» Written task:
Return, exactly as written, the run of lines that begins at the line containing "Reconstruct the object" and ends at the line containing "two rigid casters.". Nothing outside that run belongs in the answer.

» Material for the task:
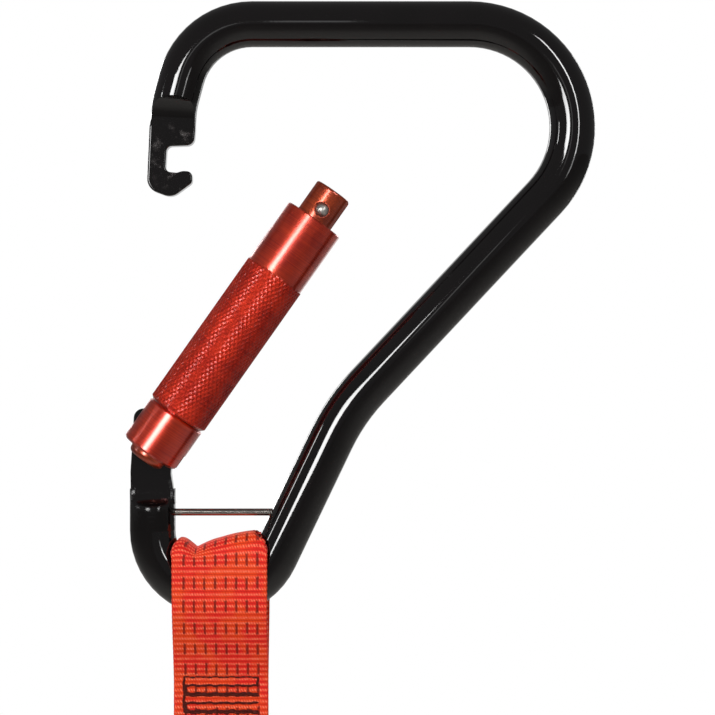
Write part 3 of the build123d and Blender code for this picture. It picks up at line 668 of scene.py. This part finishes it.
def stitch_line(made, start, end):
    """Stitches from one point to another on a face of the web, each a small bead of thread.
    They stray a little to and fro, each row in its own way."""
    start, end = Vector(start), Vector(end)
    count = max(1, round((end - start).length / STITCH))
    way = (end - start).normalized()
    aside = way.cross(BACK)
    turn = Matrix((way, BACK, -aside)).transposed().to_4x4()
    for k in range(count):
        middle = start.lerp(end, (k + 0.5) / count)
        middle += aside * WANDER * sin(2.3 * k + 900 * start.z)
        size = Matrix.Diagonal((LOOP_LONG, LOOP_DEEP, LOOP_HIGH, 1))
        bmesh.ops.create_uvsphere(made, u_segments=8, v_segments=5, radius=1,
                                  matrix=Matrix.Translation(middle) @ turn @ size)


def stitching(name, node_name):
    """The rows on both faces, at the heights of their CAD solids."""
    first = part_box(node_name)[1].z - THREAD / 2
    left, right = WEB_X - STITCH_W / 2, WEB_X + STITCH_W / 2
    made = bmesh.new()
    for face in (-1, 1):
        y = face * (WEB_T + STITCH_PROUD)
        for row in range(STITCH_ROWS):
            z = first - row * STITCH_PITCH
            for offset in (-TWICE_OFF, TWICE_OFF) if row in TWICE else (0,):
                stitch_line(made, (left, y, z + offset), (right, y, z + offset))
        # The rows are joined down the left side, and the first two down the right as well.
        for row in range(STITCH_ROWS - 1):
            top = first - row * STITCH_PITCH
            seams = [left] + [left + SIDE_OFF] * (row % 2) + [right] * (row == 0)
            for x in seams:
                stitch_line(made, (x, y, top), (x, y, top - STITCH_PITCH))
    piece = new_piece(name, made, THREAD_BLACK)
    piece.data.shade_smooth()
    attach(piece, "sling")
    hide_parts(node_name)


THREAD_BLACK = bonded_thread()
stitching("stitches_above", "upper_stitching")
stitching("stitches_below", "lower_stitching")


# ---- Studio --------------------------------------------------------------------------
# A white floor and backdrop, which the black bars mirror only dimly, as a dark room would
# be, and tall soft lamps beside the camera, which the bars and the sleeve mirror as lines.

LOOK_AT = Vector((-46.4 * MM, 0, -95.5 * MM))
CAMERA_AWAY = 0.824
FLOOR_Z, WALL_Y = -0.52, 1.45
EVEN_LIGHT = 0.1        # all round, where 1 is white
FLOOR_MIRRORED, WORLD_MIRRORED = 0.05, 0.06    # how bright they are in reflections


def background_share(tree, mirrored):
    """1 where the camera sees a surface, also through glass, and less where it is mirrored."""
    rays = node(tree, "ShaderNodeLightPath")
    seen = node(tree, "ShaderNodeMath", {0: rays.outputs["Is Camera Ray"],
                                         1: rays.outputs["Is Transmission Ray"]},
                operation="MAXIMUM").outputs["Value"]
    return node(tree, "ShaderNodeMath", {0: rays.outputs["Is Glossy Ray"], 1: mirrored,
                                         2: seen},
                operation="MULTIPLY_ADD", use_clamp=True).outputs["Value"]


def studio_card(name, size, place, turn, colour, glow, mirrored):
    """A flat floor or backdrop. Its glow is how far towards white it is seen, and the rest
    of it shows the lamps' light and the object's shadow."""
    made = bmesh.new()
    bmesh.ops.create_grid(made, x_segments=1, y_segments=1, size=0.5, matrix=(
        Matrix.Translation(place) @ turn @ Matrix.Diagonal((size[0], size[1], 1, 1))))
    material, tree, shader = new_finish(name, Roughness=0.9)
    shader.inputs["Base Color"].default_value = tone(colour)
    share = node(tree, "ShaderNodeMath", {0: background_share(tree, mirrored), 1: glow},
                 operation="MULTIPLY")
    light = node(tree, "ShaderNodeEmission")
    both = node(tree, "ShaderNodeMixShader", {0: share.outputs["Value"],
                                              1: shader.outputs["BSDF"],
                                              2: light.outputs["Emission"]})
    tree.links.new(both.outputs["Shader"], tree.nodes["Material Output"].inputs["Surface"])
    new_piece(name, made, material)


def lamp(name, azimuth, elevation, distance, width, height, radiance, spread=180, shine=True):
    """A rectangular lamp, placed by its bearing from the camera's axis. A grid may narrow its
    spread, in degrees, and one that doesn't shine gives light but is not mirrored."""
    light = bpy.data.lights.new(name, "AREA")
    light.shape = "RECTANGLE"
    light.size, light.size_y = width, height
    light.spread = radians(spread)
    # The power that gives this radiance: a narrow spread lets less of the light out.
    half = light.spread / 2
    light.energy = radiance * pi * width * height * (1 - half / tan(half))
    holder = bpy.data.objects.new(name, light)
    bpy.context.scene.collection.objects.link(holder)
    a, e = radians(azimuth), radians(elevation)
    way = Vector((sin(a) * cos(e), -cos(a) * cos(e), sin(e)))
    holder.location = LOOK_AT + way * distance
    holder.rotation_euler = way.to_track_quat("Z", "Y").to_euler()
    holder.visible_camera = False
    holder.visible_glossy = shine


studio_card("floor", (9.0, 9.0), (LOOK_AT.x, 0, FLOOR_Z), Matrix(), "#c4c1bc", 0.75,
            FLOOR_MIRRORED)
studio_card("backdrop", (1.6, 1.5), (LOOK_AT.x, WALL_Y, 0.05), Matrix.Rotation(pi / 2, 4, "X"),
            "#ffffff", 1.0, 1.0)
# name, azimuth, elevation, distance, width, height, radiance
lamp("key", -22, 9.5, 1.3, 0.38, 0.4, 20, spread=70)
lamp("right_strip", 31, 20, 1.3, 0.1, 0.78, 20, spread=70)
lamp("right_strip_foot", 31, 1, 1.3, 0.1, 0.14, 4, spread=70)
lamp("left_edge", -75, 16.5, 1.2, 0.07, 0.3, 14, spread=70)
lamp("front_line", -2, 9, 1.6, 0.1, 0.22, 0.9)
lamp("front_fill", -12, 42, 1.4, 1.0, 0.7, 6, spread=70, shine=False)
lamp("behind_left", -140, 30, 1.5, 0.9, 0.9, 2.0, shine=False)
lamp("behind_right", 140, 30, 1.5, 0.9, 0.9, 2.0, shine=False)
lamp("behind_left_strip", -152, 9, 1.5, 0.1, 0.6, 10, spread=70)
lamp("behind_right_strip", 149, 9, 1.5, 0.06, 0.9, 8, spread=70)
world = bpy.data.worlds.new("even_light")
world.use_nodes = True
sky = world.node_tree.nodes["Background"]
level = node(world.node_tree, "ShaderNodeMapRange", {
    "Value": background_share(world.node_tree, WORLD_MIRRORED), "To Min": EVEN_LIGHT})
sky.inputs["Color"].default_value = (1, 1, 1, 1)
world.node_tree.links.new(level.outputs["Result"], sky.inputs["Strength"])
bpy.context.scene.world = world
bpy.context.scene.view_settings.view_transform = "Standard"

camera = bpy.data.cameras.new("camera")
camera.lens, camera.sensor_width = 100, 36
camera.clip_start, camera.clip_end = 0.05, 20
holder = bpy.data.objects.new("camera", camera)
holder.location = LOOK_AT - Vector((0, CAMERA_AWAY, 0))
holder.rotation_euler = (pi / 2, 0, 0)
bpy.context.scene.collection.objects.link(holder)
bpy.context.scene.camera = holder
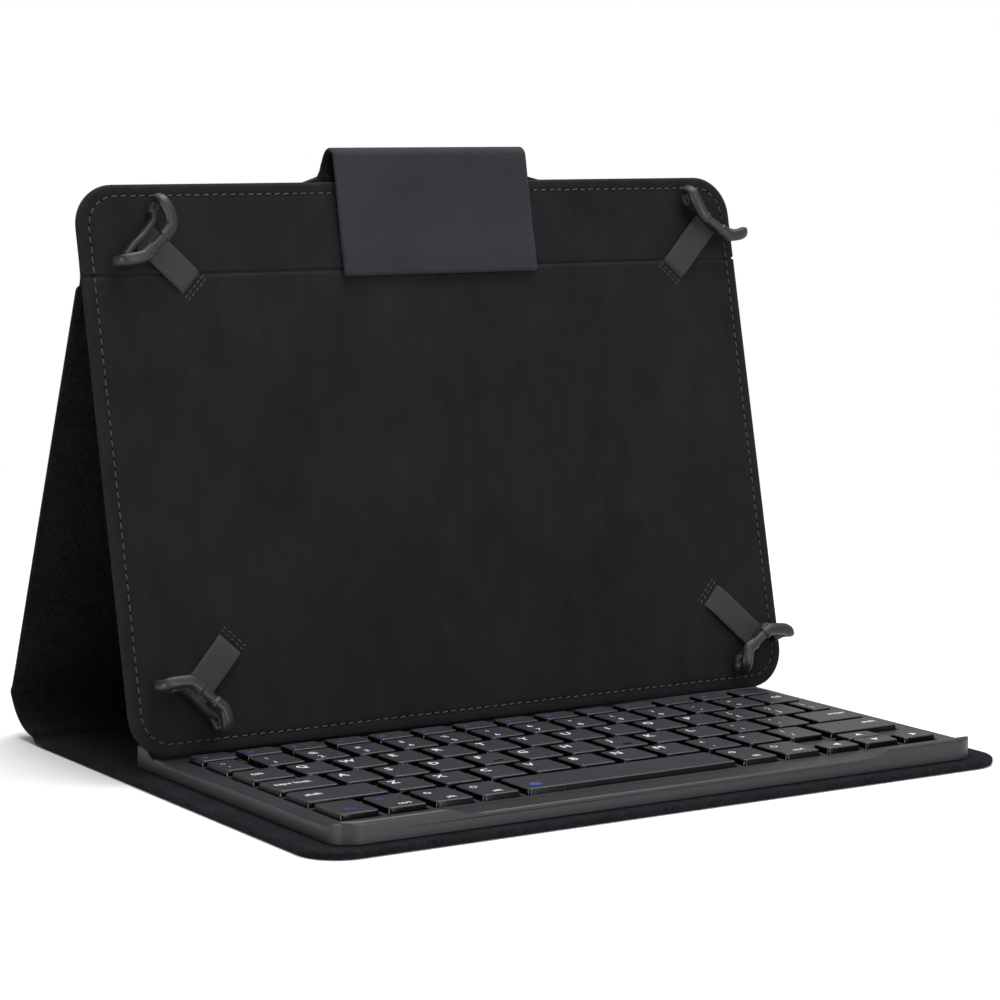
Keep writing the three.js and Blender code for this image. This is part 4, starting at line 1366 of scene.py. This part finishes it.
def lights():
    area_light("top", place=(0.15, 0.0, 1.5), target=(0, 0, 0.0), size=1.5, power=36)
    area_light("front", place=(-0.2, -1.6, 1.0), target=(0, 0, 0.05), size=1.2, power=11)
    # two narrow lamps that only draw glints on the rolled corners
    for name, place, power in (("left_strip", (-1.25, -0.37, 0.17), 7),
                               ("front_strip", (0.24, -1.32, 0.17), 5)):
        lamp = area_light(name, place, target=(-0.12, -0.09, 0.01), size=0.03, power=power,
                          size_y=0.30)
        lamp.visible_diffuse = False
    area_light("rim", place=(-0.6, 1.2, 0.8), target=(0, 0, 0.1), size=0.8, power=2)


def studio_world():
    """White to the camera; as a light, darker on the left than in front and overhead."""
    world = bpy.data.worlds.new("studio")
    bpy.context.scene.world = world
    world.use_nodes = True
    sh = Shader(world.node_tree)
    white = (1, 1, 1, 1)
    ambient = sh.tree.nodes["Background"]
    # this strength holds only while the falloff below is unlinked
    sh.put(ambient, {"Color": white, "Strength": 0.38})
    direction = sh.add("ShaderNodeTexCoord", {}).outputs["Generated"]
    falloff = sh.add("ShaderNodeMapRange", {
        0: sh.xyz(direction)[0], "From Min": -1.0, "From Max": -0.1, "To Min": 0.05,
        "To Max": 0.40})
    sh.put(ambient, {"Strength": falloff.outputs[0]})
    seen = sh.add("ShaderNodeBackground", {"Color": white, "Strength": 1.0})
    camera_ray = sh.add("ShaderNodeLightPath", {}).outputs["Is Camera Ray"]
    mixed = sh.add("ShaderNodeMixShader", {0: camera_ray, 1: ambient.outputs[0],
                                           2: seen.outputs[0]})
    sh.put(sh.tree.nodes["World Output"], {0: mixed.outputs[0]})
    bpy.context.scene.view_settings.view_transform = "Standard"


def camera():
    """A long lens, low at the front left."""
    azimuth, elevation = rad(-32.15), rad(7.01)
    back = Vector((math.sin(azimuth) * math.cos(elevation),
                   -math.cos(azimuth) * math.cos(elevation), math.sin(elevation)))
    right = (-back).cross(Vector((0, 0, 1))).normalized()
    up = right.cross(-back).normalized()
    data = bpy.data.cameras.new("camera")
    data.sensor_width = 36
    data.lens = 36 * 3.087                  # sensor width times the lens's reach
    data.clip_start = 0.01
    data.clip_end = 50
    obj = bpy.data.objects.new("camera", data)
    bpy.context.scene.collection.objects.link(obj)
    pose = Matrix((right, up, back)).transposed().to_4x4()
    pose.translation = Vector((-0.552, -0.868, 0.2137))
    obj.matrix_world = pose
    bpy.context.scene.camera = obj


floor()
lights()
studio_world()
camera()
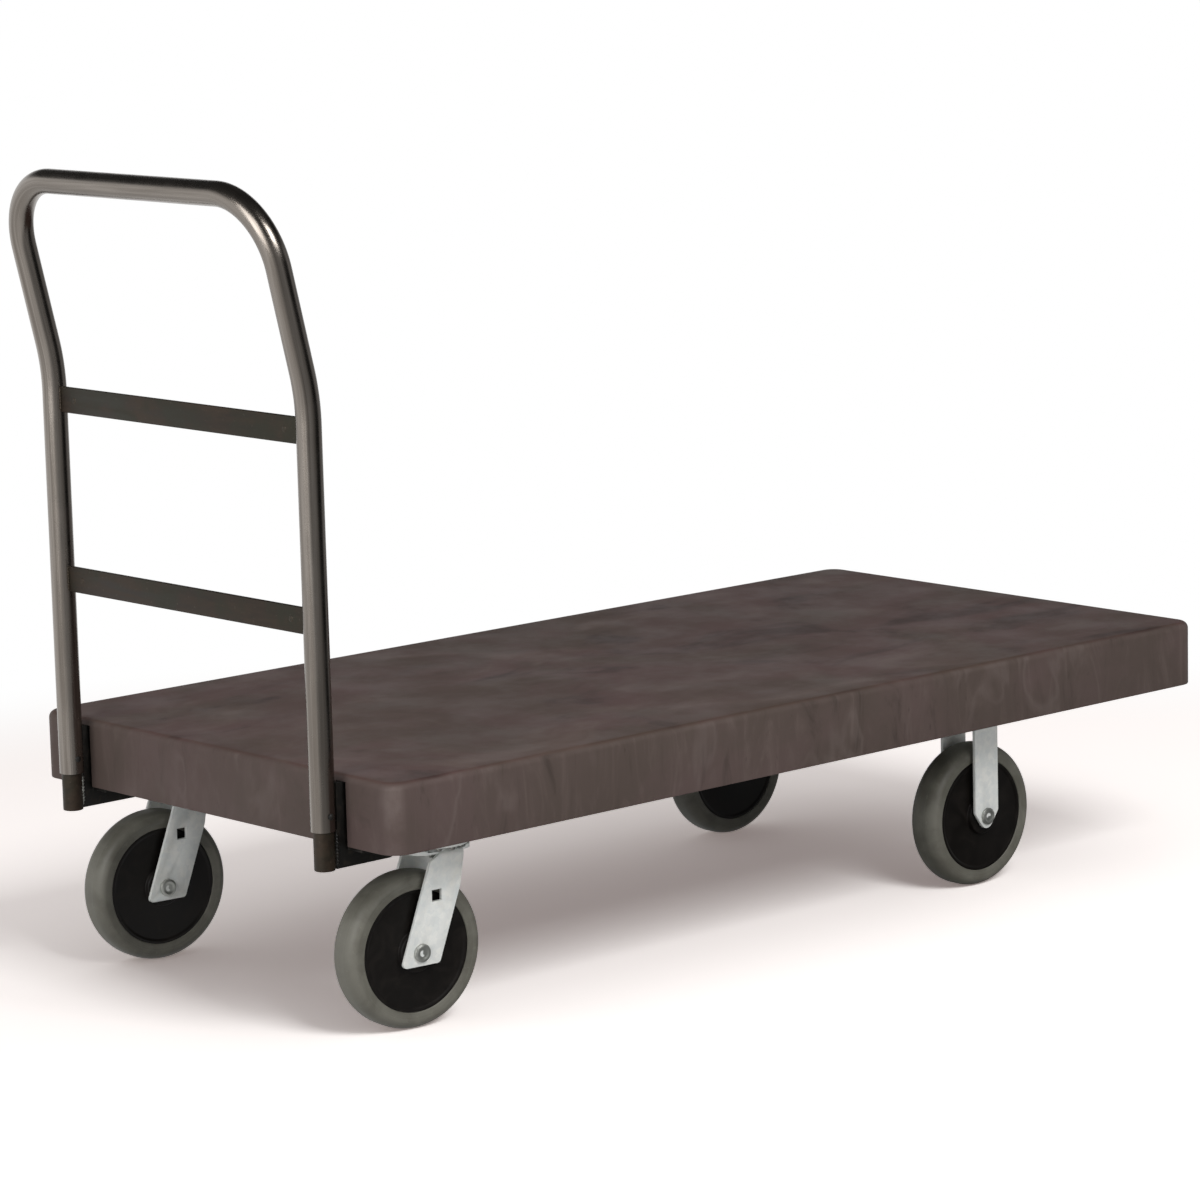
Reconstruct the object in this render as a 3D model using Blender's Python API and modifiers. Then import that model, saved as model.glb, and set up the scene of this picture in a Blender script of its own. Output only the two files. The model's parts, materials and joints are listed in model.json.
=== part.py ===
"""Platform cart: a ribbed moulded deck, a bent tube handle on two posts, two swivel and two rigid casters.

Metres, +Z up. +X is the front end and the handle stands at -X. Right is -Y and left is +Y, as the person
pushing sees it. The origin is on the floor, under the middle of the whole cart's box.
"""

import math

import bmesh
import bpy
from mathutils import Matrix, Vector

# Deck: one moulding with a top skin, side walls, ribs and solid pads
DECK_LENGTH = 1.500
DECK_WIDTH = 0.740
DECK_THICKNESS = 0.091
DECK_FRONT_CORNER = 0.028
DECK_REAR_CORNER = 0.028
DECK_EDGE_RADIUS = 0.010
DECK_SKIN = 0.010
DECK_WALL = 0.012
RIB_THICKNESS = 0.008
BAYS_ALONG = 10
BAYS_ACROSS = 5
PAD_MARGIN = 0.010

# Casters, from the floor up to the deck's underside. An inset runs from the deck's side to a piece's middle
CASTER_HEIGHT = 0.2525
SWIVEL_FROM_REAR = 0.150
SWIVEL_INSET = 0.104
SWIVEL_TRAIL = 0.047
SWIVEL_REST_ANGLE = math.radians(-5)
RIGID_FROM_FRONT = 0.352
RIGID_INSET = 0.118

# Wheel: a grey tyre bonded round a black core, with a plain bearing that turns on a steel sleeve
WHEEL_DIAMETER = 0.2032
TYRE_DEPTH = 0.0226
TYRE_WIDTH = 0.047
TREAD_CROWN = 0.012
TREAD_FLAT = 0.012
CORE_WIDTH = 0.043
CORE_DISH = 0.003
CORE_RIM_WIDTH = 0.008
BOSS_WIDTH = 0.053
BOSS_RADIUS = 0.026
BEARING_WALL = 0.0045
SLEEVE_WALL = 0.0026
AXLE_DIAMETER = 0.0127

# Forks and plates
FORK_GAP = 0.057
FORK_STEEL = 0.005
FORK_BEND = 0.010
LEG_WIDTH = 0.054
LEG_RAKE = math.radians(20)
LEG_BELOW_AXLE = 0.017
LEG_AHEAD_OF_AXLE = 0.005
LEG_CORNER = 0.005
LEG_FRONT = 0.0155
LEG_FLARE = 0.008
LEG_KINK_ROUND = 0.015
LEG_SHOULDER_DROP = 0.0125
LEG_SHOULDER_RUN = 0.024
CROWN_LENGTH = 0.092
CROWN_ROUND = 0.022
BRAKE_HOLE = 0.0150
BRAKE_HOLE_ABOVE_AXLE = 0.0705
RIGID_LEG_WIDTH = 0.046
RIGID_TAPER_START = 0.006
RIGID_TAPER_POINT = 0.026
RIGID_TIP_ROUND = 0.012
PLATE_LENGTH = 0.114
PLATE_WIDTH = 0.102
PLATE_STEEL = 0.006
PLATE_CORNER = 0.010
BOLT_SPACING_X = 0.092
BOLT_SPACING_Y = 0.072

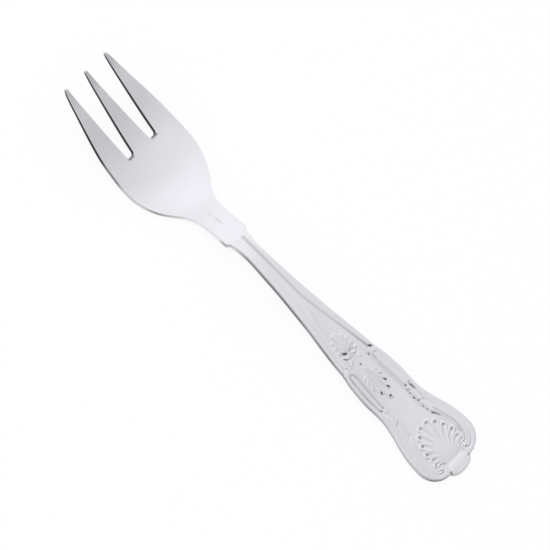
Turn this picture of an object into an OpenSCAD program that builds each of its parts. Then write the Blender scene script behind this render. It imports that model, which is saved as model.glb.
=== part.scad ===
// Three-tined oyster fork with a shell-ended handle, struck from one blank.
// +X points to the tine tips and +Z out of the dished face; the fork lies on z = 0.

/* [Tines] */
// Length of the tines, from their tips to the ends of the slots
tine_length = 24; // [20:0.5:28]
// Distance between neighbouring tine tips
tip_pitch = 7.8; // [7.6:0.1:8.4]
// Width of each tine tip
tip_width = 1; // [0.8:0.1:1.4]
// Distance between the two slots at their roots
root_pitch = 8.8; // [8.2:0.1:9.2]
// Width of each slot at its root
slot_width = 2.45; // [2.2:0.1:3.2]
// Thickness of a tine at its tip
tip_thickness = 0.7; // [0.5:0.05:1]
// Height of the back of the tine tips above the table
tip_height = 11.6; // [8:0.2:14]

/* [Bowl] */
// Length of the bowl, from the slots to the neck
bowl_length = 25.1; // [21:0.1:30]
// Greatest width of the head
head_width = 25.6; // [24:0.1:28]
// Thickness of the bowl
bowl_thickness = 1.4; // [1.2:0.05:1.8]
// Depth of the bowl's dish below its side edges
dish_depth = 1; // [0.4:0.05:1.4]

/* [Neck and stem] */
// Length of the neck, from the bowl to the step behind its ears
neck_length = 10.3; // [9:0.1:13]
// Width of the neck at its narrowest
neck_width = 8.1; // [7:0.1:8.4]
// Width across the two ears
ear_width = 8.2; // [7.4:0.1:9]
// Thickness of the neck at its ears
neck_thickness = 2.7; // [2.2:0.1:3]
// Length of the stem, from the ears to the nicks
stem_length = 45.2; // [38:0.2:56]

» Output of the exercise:
Reconstruct the object in this render as a 3D model using Blender's Python API and modifiers. Then import that model, saved as model.glb, and set up the scene of this picture in a Blender script of its own. Output only the two files. The model's parts, materials and joints are listed in model.json.
=== part.py ===
"""Platform cart: a ribbed moulded deck, a bent tube handle on two posts, two swivel and two rigid casters.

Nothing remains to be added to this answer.